Christian Lessig is assistant professor at Otto-von-Guericke-Universitat Magdeburg. His background is in computer science but he also works today in scientific computing and numerical analysis. In the last years, his research moved towards addressing climate change, in particular by developing hybrid weather and climate simulation models that combine classical discretizations of the governing partial differential equations with neural networks that account for phenomena that are too expensive to simulate or whose physics is not well understood.

Ilaria Luise

Ilaria Luise is a Senior Research Fellow at CERN, the European Center for Nuclear Research in Geneva. She works as a physicists within the Innovation Division of the CERN IT-Department.

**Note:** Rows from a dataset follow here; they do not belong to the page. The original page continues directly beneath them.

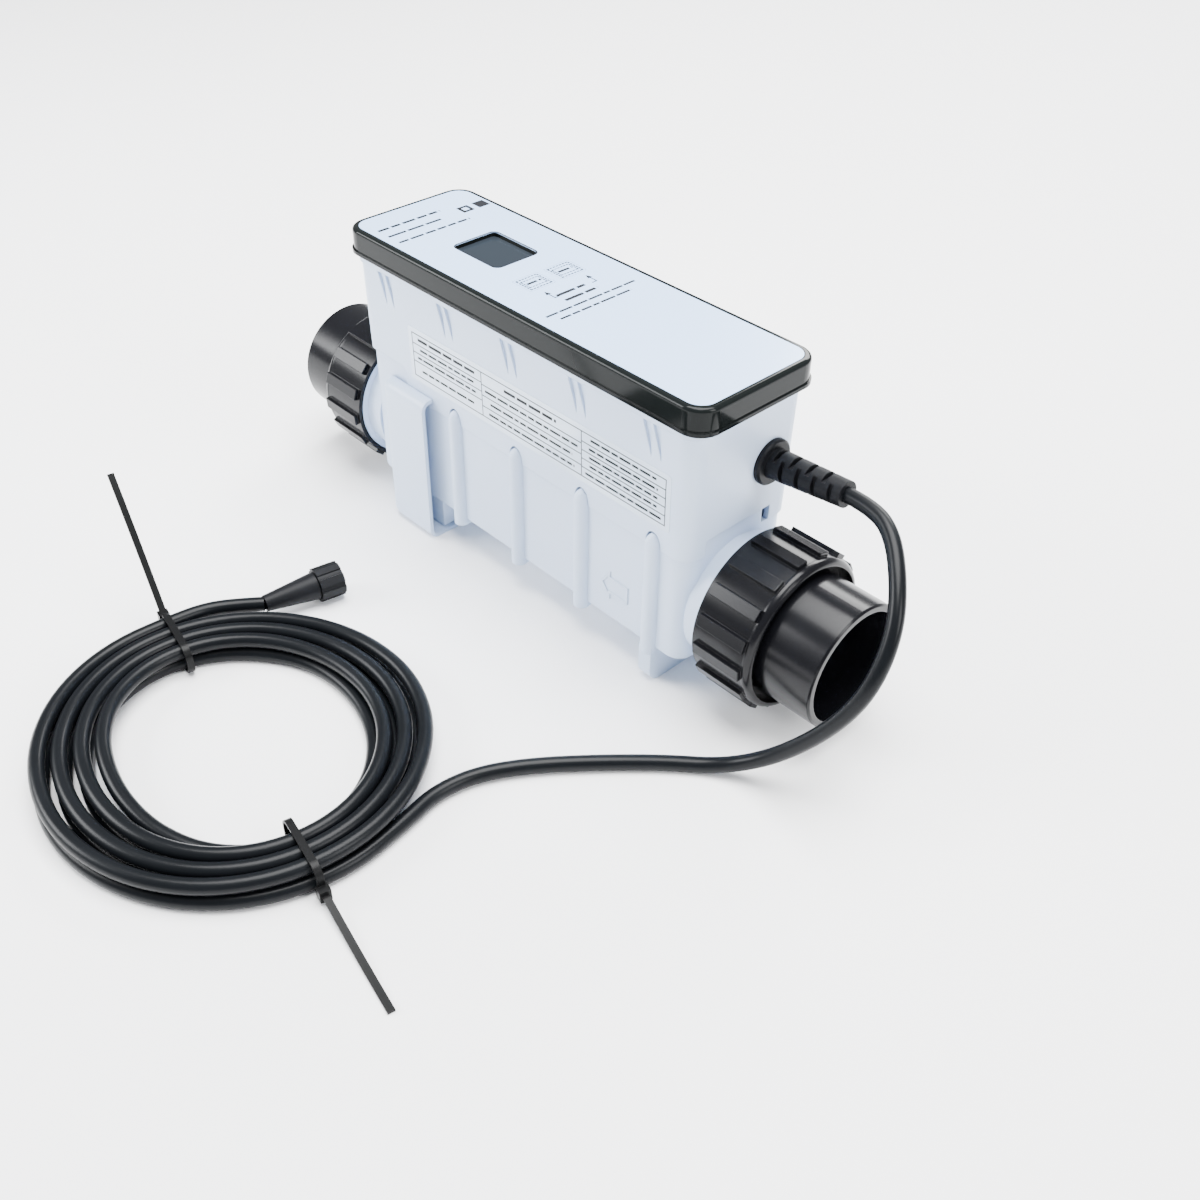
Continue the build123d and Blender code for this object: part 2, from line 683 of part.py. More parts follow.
with BuildPart() as flow_base:
    block(base_x, (-base_half_y, base_half_y), (cover_wall + base_gap, base_top))
    post(flow_x, 0, (base_top, stem_top), stem_r)
    for side in (-1, 1):
        ear_y = (side * (paddle_hub_half_y + ear_gap), side * (paddle_hub_half_y + ear_gap + ear_thickness))
        block((flow_x - ear_width / 2, flow_x + ear_width / 2), ear_y, (stem_top - 1, ear_top))
    with BuildSketch(Plane(origin=(flow_x, stem_r + 1, pivot_height), z_dir=(0, -1, 0))):
        Circle(pin_r)
    extrude(amount=2 * stem_r + 2, mode=Mode.SUBTRACT)
    for place in flow_screw_places:
        post(*place, (cover_wall, base_top + 1), screw_r + screw_gap, Mode.SUBTRACT)
        post(*place, (cover_wall, cover_wall + base_gap + screw_head_height), screw_head_r + screw_gap,
             Mode.SUBTRACT)
save(flow_base, "flow_base")

with BuildPart() as flow_gasket:
    post(flow_x, 0, (base_top, cell_bottom), stem_r + 6)
    post(flow_x, 0, (base_top - 1, cell_bottom + 1), stem_r + stem_gap, Mode.SUBTRACT)
save(flow_gasket, "flow_gasket")

with BuildPart() as flow_screws:
    head_z = (cover_wall + base_gap, cover_wall + base_gap + screw_head_height)
    for place in flow_screw_places:
        post(*place, head_z, screw_head_r)
        post(*place, (head_z[1], cell_bottom + screw_bite - 1.5), screw_r)
save(flow_screws, "flow_screws")

with BuildPart() as paddle_pin:
    with BuildSketch(Plane(origin=(flow_x, stem_r, pivot_height), z_dir=(0, -1, 0))):
        Circle(pin_r)
    extrude(amount=2 * stem_r)
save(paddle_pin, "paddle_pin")

with BuildPart() as flow_paddle:
    block((flow_x - paddle_thickness / 2, flow_x + paddle_thickness / 2), (-paddle_half_y, paddle_half_y),
          (ear_top + paddle_clear, paddle_top))
    block((flow_x - paddle_thickness / 2, flow_x + paddle_thickness / 2),
          (-paddle_hub_half_y, paddle_hub_half_y), (pivot_height, ear_top + 2 * paddle_clear))
    with BuildSketch(Plane(origin=(flow_x, paddle_hub_half_y, pivot_height), z_dir=(0, -1, 0))):
        Circle(2 * pin_r)
    extrude(amount=2 * paddle_hub_half_y)
    with BuildSketch(Plane(origin=(flow_x, paddle_hub_half_y + 1, pivot_height), z_dir=(0, -1, 0))):
        Circle(pin_r + pin_gap)
    extrude(amount=2 * paddle_hub_half_y + 2, mode=Mode.SUBTRACT)
save(flow_paddle, "flow_paddle")

# ------------------------------------------------------------------------ unions
port_end = spigot_end + port_reach
flange_x = (spigot_end + seal_gap, spigot_end + seal_gap + flange_thickness)
socket_floor = port_end - socket_depth
web_x = (flange_x[1] + union_gap, flange_x[1] + union_gap + union_web)
water_axis = Axis((0, 0, axis_height), (1, 0, 0))


def union_tail(side):
    with BuildPart() as tail:
        with BuildSketch(Plane.XZ):
            with BuildLine():
                Polyline(*[(side * x, axis_height + r) for x, r in (
                    (flange_x[0], waterway_r), (flange_x[0], flange_r), (flange_x[1], flange_r),
                    (flange_x[1], tail_r), (port_end - tail_lip, tail_r), (port_end, tail_r - tail_lip),
                    (port_end, socket_r), (socket_floor, socket_r), (socket_floor, waterway_r),
                    (flange_x[0], waterway_r))])
            make_face()
        revolve(axis=water_axis)
    return tail


def union_nut(side):
    shoulder_x = union_x[1] - union_shoulder
    bow = (shoulder_x + 0.75 * union_shoulder, union_r - 0.3 * (union_r - union_mouth_r))
    outside = [(side * x, axis_height + r) for x, r in (
        (shoulder_x, union_r), bow, (union_x[1], union_mouth_r))]
    with BuildPart() as nut:
        with BuildSketch(Plane.XZ):
            with BuildLine():
                Polyline(*[(side * x, axis_height + r) for x, r in (
                    (union_x[1], union_mouth_r), (union_x[1], union_recess_r), (web_x[1], union_recess_r),
                    (web_x[1], tail_r + tail_gap), (web_x[0], tail_r + tail_gap), (web_x[0], union_thread_r),
                    (union_x[0], union_thread_r), (union_x[0], union_r), (shoulder_x, union_r))])
                ThreePointArc(*outside)
            make_face()
        revolve(axis=water_axis)
        with BuildSketch(Plane(origin=(side * grip_x[0], 0, axis_height), x_dir=(0, 1, 0), z_dir=(1, 0, 0))):
            with PolarLocations((union_r - 1 + union_grip_r) / 2, grip_count, grip_angle):
                Rectangle(union_grip_r - union_r + 1, grip_width)
        extrude(amount=side * (grip_x[1] - grip_x[0]))
    return nut


def face_seal(side):
    with BuildPart() as ring:
        with BuildSketch(Plane.XZ):
            with Locations((side * (flange_x[0] - seal_section_r - 0.05), axis_height + seal_r)):
                Circle(seal_section_r)
        revolve(axis=water_axis)
    return ring


for name, side in (("left", -1), ("right", 1)):
    save(union_tail(side), f"{name}_union_tail")
    save(union_nut(side), f"{name}_union_nut")
    save(face_seal(side), f"{name}_seal")

# ------------------------------------------------------------------ strain relief
relief_plane = Plane(origin=(relief_x, relief_y, relief_z), x_dir=(0, 1, 0), z_dir=(1, 0, 0))
relief_lean = (cos(radians(relief_tilt)), 0, sin(radians(relief_tilt)))
relief_axis = Plane(origin=(relief_x + relief_flange / 2, relief_y, relief_z), x_dir=(0, 1, 0),
                    z_dir=relief_lean)

relief_taper = degrees(atan2(relief_r[0] - relief_r[1], relief_length))
with BuildPart() as strain_relief:
    with BuildSketch(relief_plane):
        Circle(relief_flange_r)
    extrude(amount=relief_flange)
    chamfer(strain_relief.edges().group_by(Axis.X)[-1], relief_flange / 3)
    with BuildSketch(relief_plane):
        Circle(relief_sleeve_r)
    extrude(amount=-relief_sleeve)
    with BuildSketch(relief_axis):
        Circle(relief_r[0])
    extrude(amount=relief_length, taper=relief_taper)
    slot_width, slot_length, slot_depth = relief_slot
    slot_inner_r = cord_d / 2 + 0.5
    for number in range(4):
        along = relief_length - 0.6 * relief_pitch - number * relief_pitch
        for turn, shift in ((0, 0), (90, -relief_pitch / 2)):
            with Locations(relief_axis.offset(along + shift)):
                with PolarLocations(slot_inner_r + slot_depth, 2, turn):
                    Box(2 * slot_depth, 2 * slot_length, slot_width, mode=Mode.SUBTRACT)
save(strain_relief, "strain_relief")

with BuildPart() as relief_nut:
    with BuildSketch(relief_plane.offset(-shell_wall - relief_nut_thickness - 0.6)):
        RegularPolygon(relief_nut_r, 6)
        Circle(relief_sleeve_r + 0.05, mode=Mode.SUBTRACT)
    extrude(amount=relief_nut_thickness)
save(relief_nut, "relief_nut")

# ------------------------------------------------------------------------- cord
relief_tip = relief_axis.offset(relief_length).origin
plug_axis = (cos(radians(plug_angle)), sin(radians(plug_angle)), 0)
plug_plane = Plane(origin=plug_point, x_dir=(0, 0, 1), z_dir=plug_axis)
boot_back = plug_plane.offset(-boot_length).origin

# The cord hangs from the strain relief to the floor and runs along it into the coil.
cord_points = [
    tuple(relief_tip), (192, 15.5, 129.3), (208, 8, 126.3), (223.5, -6.5, 117), (234, -19.5, 104),
    (237, -31.5, 85.5), (232, -39, 66), (218, -44, 42), (198.5, -50, 18.5), (178, -60, 4.6),
    (158, -77, 4.1), (135, -102, 4.1), (114, -128, 4.1), (101, -151, 4.1), (97.5, -173, 5),
]
# The far end leaves the coil for the plug.
lead_points = [(-90, -199, 8), (-86.5, -183, 8.2), (-79, -169, 9.2), tuple(boot_back)]


def bend_radii(points):
    radii = []
    for before, here, after in zip(points, points[1:], points[2:]):
        turn = (Vector(*here) - Vector(*before)).get_angle(Vector(*after) - Vector(*here))
        radii.append(0.45 * min(dist(before, here), dist(here, after)) / tan(radians(turn / 2)))
    return radii


def cord_tube(points, name):
    radii = bend_radii(points)
    print(name, "bend radii", [round(radius) for radius in radii])
    with BuildPart() as tube:
        with BuildLine() as route:
            FilletPolyline(*points, radius=radii)
        with BuildSketch(Plane(origin=points[0], z_dir=Vector(*points[1]) - Vector(*points[0]))):
            Circle(cord_d / 2)
        sweep(path=route.wires()[0])
    section = pi * (cord_d / 2) ** 2
    print(name, "length", round(route.wires()[0].length, 1), "volume over section times length",
          round(tube.part.volume / (section * route.wires()[0].length), 4))
    return tube


save(cord_tube(cord_points, "power_cord"), "power_cord")
save(cord_tube(lead_points, "cord_lead"), "cord_lead")

with BuildPart() as cord_coil:
    with BuildSketch(Plane(origin=(*coil_centre, 0), x_dir=(1, 0, 0), z_dir=(0, -1, 0))):
        with Locations((sum(coil_r) / 2, coil_height / 2)):
            RectangleRounded(coil_r[1] - coil_r[0], coil_height, coil_round)
    revolve(axis=Axis((*coil_centre, 0), (0, 0, 1)))
save(cord_coil, "cord_coil")

# -------------------------------------------------------------------- connector
with BuildPart() as connector_boot:
    with BuildSketch(plug_plane.offset(-boot_length)):
        Circle(cord_d / 2 + 0.6)
    with BuildSketch(plug_plane):
        Circle(boot_r)
    loft()
save(connector_boot, "connector_boot")

plug_stages = (
    (0, plug_web + 1, plug_stub_r),
    (plug_web + 2 * plug_gap, plug_web + 3, plug_flange_r),
    (plug_web + 3, plug_nut - 1, plug_body_r),
)

with BuildPart() as connector_body:
    for start, end, radius in plug_stages:
        with BuildSketch(plug_plane.offset(start)):
            Circle(radius)
        extrude(amount=end - start)
    with BuildSketch(plug_plane.offset(plug_nut - 1)):
        with PolarLocations(pin_circle_r, 4, 45):
            Circle(contact_r + 0.3)
    extrude(amount=-6, mode=Mode.SUBTRACT)
save(connector_body, "connector_body")

with BuildPart() as connector_contacts:
    with BuildSketch(plug_plane.offset(plug_nut - 7)):
        with PolarLocations(pin_circle_r, 4, 45):
            Circle(contact_r)
    extrude(amount=5.5)
save(connector_contacts, "connector_contacts")

with BuildPart() as coupling_nut:
    with BuildSketch(plug_plane.offset(plug_gap)):
        Circle(plug_nut_r)
        with PolarLocations((plug_nut_r + plug_grip_r) / 2 - 0.5, 8, 10):
            Rectangle(plug_grip_r - plug_nut_r + 1, plug_grip_width)
    extrude(amount=plug_nut - plug_gap)
    with BuildSketch(plug_plane.offset(plug_gap)):
        Circle(plug_stub_r + plug_gap)
    extrude(amount=plug_web, mode=Mode.SUBTRACT)
    with BuildSketch(plug_plane.offset(plug_web + plug_gap)):
        Circle(plug_bore_r)
    extrude(amount=plug_nut, mode=Mode.SUBTRACT)
save(coupling_nut, "coupling_nut")


# ------------------------------------------------------------------- cable ties
def cable_tie(angle, head_height, tail):
    heading = (cos(radians(angle)), sin(radians(angle)), 0)
    aside = (sin(radians(angle)), -cos(radians(angle)), 0)
    loop_middle = ((tie_inner_r + coil_r[1]) / 2, (coil_height + tie_thickness) / 2)
    loop_size = (coil_r[1] - tie_inner_r + tie_thickness, coil_height + tie_thickness)
    with BuildPart() as tie:
        with BuildSketch(Plane(origin=(*coil_centre, 0), x_dir=heading, z_dir=aside)):
            with Locations(loop_middle):
                RectangleRounded(loop_size[0] + tie_thickness, loop_size[1], coil_round)
                RectangleRounded(loop_size[0] - tie_thickness, loop_size[1] - 2 * tie_thickness,
                                 coil_round - tie_thickness, mode=Mode.SUBTRACT)
        extrude(amount=tie_width / 2, both=True)
        with BuildSketch(Plane(origin=(*coil_centre, 0), x_dir=heading, z_dir=aside)):
            with Locations((coil_r[1] + tie_head[0] / 2, head_height)):
                Rectangle(tie_head[0], tie_head[1])
        extrude(amount=tie_width / 2 + 1, both=True)
        with BuildSketch(Plane(origin=(*coil_centre, 0), x_dir=heading, z_dir=aside)):
            with BuildLine() as run:
                Spline(*tail)
            trace(line_width=tie_thickness)
        extrude(amount=tie_width / 2, both=True)
    return tie


head_u = coil_r[1] + tie_head[0] - 1
save(cable_tie(front_tie_angle, 5, [(head_u, 5), (head_u + 28, 2), (head_u + 66, 0.8)]), "front_tie")
save(cable_tie(rear_tie_angle, 12, [(head_u - 3, 14), (head_u + 18, 40), (head_u + 50, 75)]), "rear_tie")

# ----------------------------------------------------------------- rating label
label_lean = radians(shell_draft)
label_plane = Plane(origin=(sum(label_x) / 2, -shell_half_y_at(sum(label_z) / 2), sum(label_z) / 2),
                    x_dir=(1, 0, 0), z_dir=(0, -cos(label_lean), -sin(label_lean)))
with BuildPart() as rating_label:
    with BuildSketch(label_plane):
        RectangleRounded(label_x[1] - label_x[0], label_z[1] - label_z[0], 2)
    extrude(amount=label_thickness)
save(rating_label, "rating_label")
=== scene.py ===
import bpy
import bmesh
import random
from math import cos, exp, pi, radians, sin, tan
from mathutils import Matrix, Vector


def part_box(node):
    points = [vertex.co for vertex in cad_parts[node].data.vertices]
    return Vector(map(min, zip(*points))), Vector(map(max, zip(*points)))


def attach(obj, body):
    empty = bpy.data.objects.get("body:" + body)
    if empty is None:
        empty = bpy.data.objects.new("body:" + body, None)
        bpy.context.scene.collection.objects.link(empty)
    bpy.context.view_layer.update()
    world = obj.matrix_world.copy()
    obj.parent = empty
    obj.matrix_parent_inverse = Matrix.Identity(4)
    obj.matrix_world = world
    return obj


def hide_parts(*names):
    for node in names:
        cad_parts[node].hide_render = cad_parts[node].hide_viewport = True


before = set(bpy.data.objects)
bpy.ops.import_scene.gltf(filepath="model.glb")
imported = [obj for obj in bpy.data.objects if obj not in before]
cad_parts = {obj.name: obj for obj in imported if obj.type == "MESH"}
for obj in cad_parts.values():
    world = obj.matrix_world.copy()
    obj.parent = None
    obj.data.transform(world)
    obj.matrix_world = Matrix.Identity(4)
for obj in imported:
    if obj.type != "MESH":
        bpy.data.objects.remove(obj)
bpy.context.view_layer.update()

mm = 0.001

camera = {
    "place": (0.4587, -0.4186, 0.4770),
    "right": (0.68907, 0.72451, 0.01675),
    "up": (-0.46785, 0.42708, 0.77378),
    "lens": 39.9,
    "sensor": 36,
    "nearest": 0.01,
}


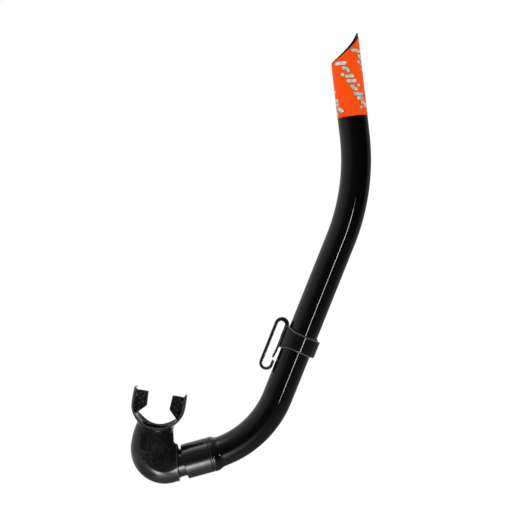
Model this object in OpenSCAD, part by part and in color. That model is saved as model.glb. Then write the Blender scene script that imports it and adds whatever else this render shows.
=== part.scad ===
// Snorkel tube: a bent breathing tube with a slanted open tip, a soft
// mouthpiece that swivels on a rigid coupling, and a strap keeper that
// slides and turns on the tube's long straight run.
// The bends lie in the XZ plane, +Z is up, and the origin is the centre of
// the keeper's strap slot.

/* [Barrel] */
// Outside diameter of the barrel
tube_d = 27; // [26.6:0.1:27.4]
// Wall thickness of the barrel
tube_wall = 2; // [1.9:0.05:2.1]
// Centreline radius of the lower bend
low_bend_r = 85.7; // [82:0.1:90]
// Length of the long straight run
run_len = 151; // [145:0.5:160]
// Centreline radius of the upper bend
top_bend_r = 190.8; // [180:0.1:200]
// Length of the top run, from the upper bend to the tip
tip_len = 89.9; // [88:0.1:95]
// Radius of the scooped cut across the tip
tip_cut_r = 78.5; // [76:0.5:82]

/* [Angles] */
// Angle of the swivel axis above level
joint_angle = 15.3; // [14:0.1:17]
// Angle of the long run above level
run_angle = 68.13; // [67:0.01:70]
// Angle of the top run above level
top_angle = 96.63; // [95.5:0.01:97.5]

/* [Reflective band] */
// Start of the band, measured up the top run
band_from = 15.9; // [14:0.1:18]
// Thickness of the band's film
film_t = 0.18; // [0.18:0.01:0.2]
// Width of the strokes of the silver marks
mark_w = 3; // [2.8:0.1:3.1]

/* [Coupling] */
// Diameter of the coupling's grip
grip_d = 31.1; // [30.8:0.1:31.4]
// Length of the coupling, from the joint face to the mouthpiece shoulder
grip_len = 25.9; // [25:0.1:27]
// Diameter of the spigot inside the mouthpiece
spigot_d = 25.5; // [25.3:0.1:25.6]
// Length of the spigot beyond the shoulder
spigot_len = 17.2; // [17:0.1:18]
// Width of the joint ring
ring_w = 1.5; // [1.3:0.1:1.7]

/* [Mouthpiece] */
// Diameter of the mouthpiece's cuff
cuff_d = 31.8; // [31.6:0.1:32.2]
// Outside radius of the lip guard's arch
guard_r = 24.4; // [24:0.1:25]
// Thickness of the lip guard
guard_t = 2.7; // [2.4:0.1:3]
// Height of the lip guard
guard_h = 30; // [28:0.5:32]
// Length of the lip guard's arms beyond the arch
arm_len = 12; // [10:0.5:13]
// Thickness of the bite tabs
bite_t = 4.6; // [4:0.1:5.5]

/* [Strap keeper] */
// Distance of the keeper's ring up the long run
keeper_at = 52.9; // [45:0.1:60]
// Width of the keeper's ring
keeper_w = 16; // [15:0.5:17]
// Diameter of the keeper's ring
keeper_d = 34.4; // [34.2:0.1:34.6]
// Thickness of the hook, measured across the slot
hook_t = 2.7; // [2.4:0.1:2.9]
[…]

Her background is in high energy physics and big data management. She is Co-PI of the EMP2 project at CERN, which is part of the CERN Innovation Programme on Environmental Applications (CIPEA). The EMP2 project aims at implementing the AtmoRep model into a digital twin engine. This is performed in collaboration with the EU funded InterTwin project and the Digital Twin initiative at CERN.

Martin Schultz

Martin Schultz is the group leader of the Earth System Data Exploration research group at the Jülich Supercomputing Center. He has more than 30 years of experience in working with atmospheric data and numerical modeling of atmospheric composition and climate. He has authored and co-authored more than 130 publications and has been listed as a highly cited researcher in the field of environmental sciences in 2017 and 2020. He is an ERC Advanced Grant holder (IntelliAQ) where he explores the potential of machine learning for the analysis of air quality data.

Bing Gong

Bing Gong is a postdoctoral researcher at the Jülich Supercomputing Center since 2019. Her current duties in the group are developing state-of-art scalable deep learning neural networks with a focus on time series prediction and video frame prediction in weather and air quality applications. She obtained her Ph.D. in the field of artificial intelligence in the application of environmental science and energy from the Technical University of Madrid, Spain, in July 2017.

Michael Langguth

Michael Langguth holds a Master degree in Physics of the Earth and Atmosphere from the Rheinische Friedrich-Wilhelms-University of Bonn. During his PhD he implemented a hybrid parametrization scheme for deep convection in the ICOsahedral Non‐hydrostatic (ICON) model developed by the DWD and the MPI-M. His current research interests focus on machine learning for atmospheric Earth system, combined with expertise from numerical modelling.

Scarlet Stadtler

Scarlet Stadtler is a postdoctoral associate at the Jülich Supercomputing Centre (JSC). Her research focuses on explainable machine learning and uncertainty quantification. She is a trained meteorologist and atmospheric chemist, she applies data-driven techniques in air quality research. As PI of the KISTE project, AI strategy for Earth System data, she leads the construction of an Earth-AI software platform and Earth-AI e-learning platform.